Посмотрим, что делалось и делается до сих пор либеральными людьми на почве либеральных учреждений. Посмотрим, как служили эти «единомышленники» правительства... «России и Государю», – говорит г-н Градовский. Моему монархическому педантству такой порядок слов не нравится: я предполагаю говорить – Государю и России; ибо я не понимаю французов, которые умеют любить всякую Францию и всякой Франции служить... Я желаю, чтобы отчизна моя достойна была моего уважения, и Россию всякую (например, такую, в которой Градовский и Стасюлевич ограничивали бы власть министров) я могу разве по принуждению выносить... Г-н Градовский судит, видимо, иначе.
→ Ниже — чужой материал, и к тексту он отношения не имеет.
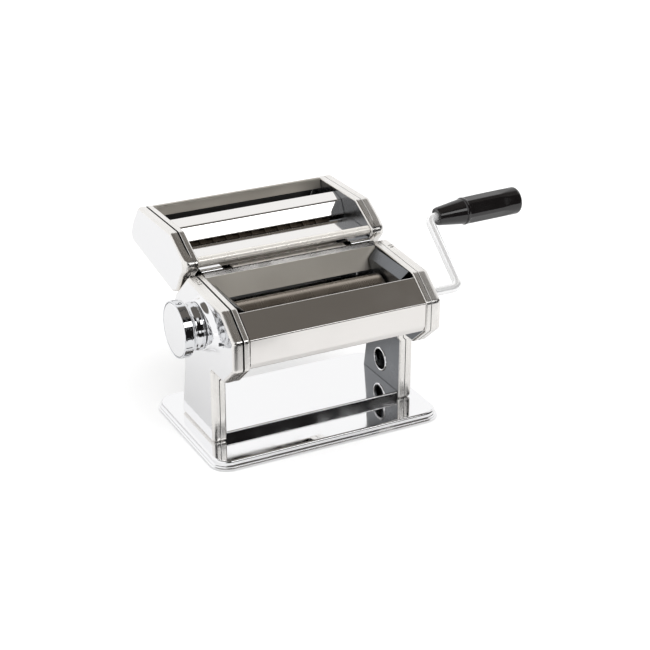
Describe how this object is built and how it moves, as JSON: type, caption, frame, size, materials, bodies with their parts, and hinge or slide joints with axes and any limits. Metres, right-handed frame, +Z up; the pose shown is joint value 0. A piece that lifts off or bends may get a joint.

Итак, посмотрим, как люди русские либерального духа служили Государю и России на основании этих реформ.
Г-н Градовский упомянул о земстве, о судах, об университетах, о печати, об эмансипации крестьян с землею.
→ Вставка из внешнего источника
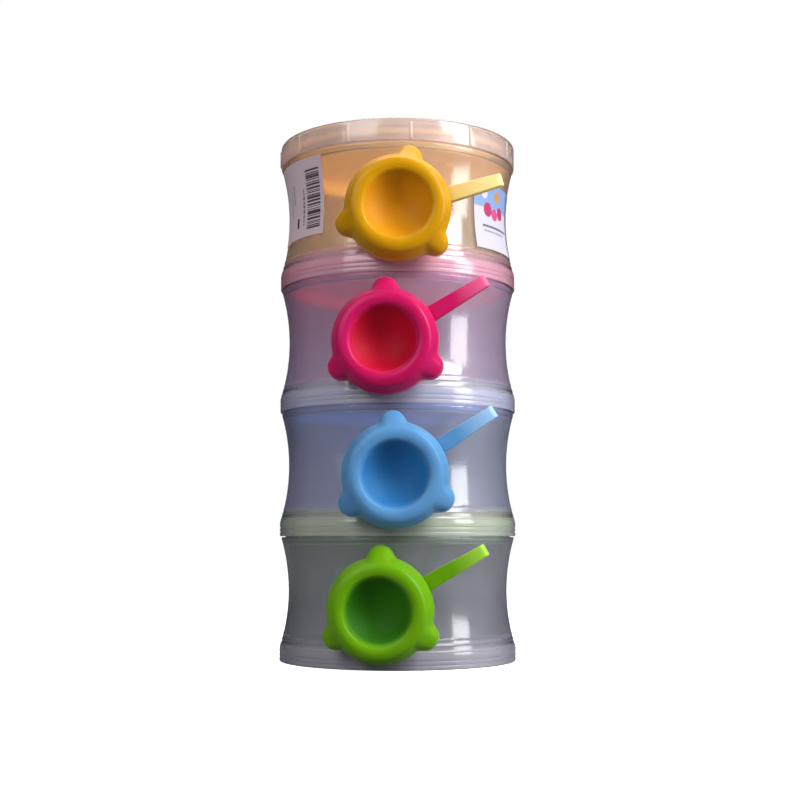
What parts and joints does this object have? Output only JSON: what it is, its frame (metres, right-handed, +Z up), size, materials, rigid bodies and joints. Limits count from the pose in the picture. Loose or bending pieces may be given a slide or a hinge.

Начнем хоть с земства. По нашему мнению, земская реформа лучше новых судов. В ней есть все-таки что-то «почвенное», солидное, а главное, то хорошо, что в устройстве земства есть что-то свое, чего нет в судах, эклектически списанных с западных образцов. Зато в судах европейское зло и сказалось гораздо грубее и резче, чем сказывается в земстве.
Однако и в земстве заметен нередко такой дух, который нельзя назвать правительственным или охранительно-либеральным, т. е. не переходящим за черту дарованных льгот.
Приведу несколько примеров. В одной губернии баллотируется некто в гласные – местный помещик, человек образованный как все, и никаких провинностей особых за ним не числится. Почти все шары черные. Отчего? За что это?..
Он близок губернатору; он ему, кажется, друг; мы не желаем, чтобы администрация знала все, что мы делаем, и влияла бы тут...
Что такое администрация? Это не что иное, как само правительство en détail[3]. Что такое губернатор? Это не становой, это лицо по порядку власти третье после государя, так как в обыкновенное время (т. е. при отсутствии военных генерал-губернаторов) губернатор зависит только от министра, а министр есть ближайший выразитель Верховной Воли.
Положим, это еще не велика беда. И земство тоже правительственный орган особого рода. Можно позволить ему в некоторых случаях быть в маленьком виде тем, чем бывает в Англии оппозиция, т. е., с одной стороны, министерство Ее Величества, а с другой – оппозиция тоже Ее Величества. Я знаю, что на это мне могут возразить весьма основательно еще следующее: «Оппозиция может быть охранительного и даже глубоко реакционного характера»... Да, теоретически это верно; но на практике, в России, мы этого почти вовсе не видим...
Для пояснения нашей мысли вообразим себе следующий состав земского уездного собрания: богатые помещики – покойный Иван Васильевич Киреевский и недавно скончавшийся престарелый граф Игнатьев (1-й), у которого в Петербурге была домовая церковь; один очень умный молодой человек самого новейшего, последнего стиля, которому уже в Московском университете опротивели более чем либеральные товарищи (они ведь так неинтересны!); он любит Шопенгауэра и Гартмана, поэтому пессимист для всего человечества и в благоденствие не верит; потом три купца – староверы; несколько бедных помещиков, в душе озлобленных либералов, но желающих быть членами управы, потому что им нужны деньги. В угоду первым трем лицам они прикидываются охранителями; потом крестьяне, представители общин, и между ними несколько начетчиков; два представителя монастырей, несколько отставных военных, желающих покоя и уважающих дисциплину и т. д. Весь состав в этом роде...
Разумеется, что такое земство не злоупотребляло бы правами и часто делало бы оппозицию в правую сторону, а никак не в левую... Но так ли обыкновенно бывает у нас? Похож ли состав нашего земства на подобную картину? И что случается обыкновенно, когда администрация и земство в чем-нибудь несогласны?..
Когда эти два органа – администрация и земство (положим, оба правительственные по источнику) – вступают в свою глухую борьбу, то обнаруживается вот что: правительство, выделив из себя, так сказать, земство и даровав ему известные льготы, находит в данную минуту, что этих льгот довольно и бóльших оно не находит полезным дать... Поэтому администрации поручается наблюдать за тем, чтобы в земской деятельности либерализм духа не переходил за черту либерального закона. Земство, по чувству естественному и присущему всякому человеческому учреждению, постоянно стремится перейти эту черту не по форме, а именно по духу, т. е. ослабить местное действие той самой власти, которая даровала ему права... И так как в России большинство до сих пор еще наивно верит, что все наши бедствия происходят от отсталости, а не от прогресса, от недостатка европеизма и современности, а не от излишней подражательности, то все эти стремления перейти черту льгот, вся эта мелкая оппозиция принимает большей частью не реакционный и консервативный характер, а эгалитарно-либеральный, усиливающий сперва общее расслабление, а потом и разнузданность.
Из оппозиции Его Величества этот мелкий, но постоянный отпор легко, сам того не замечая, перерождается в оппозицию Его Величеству.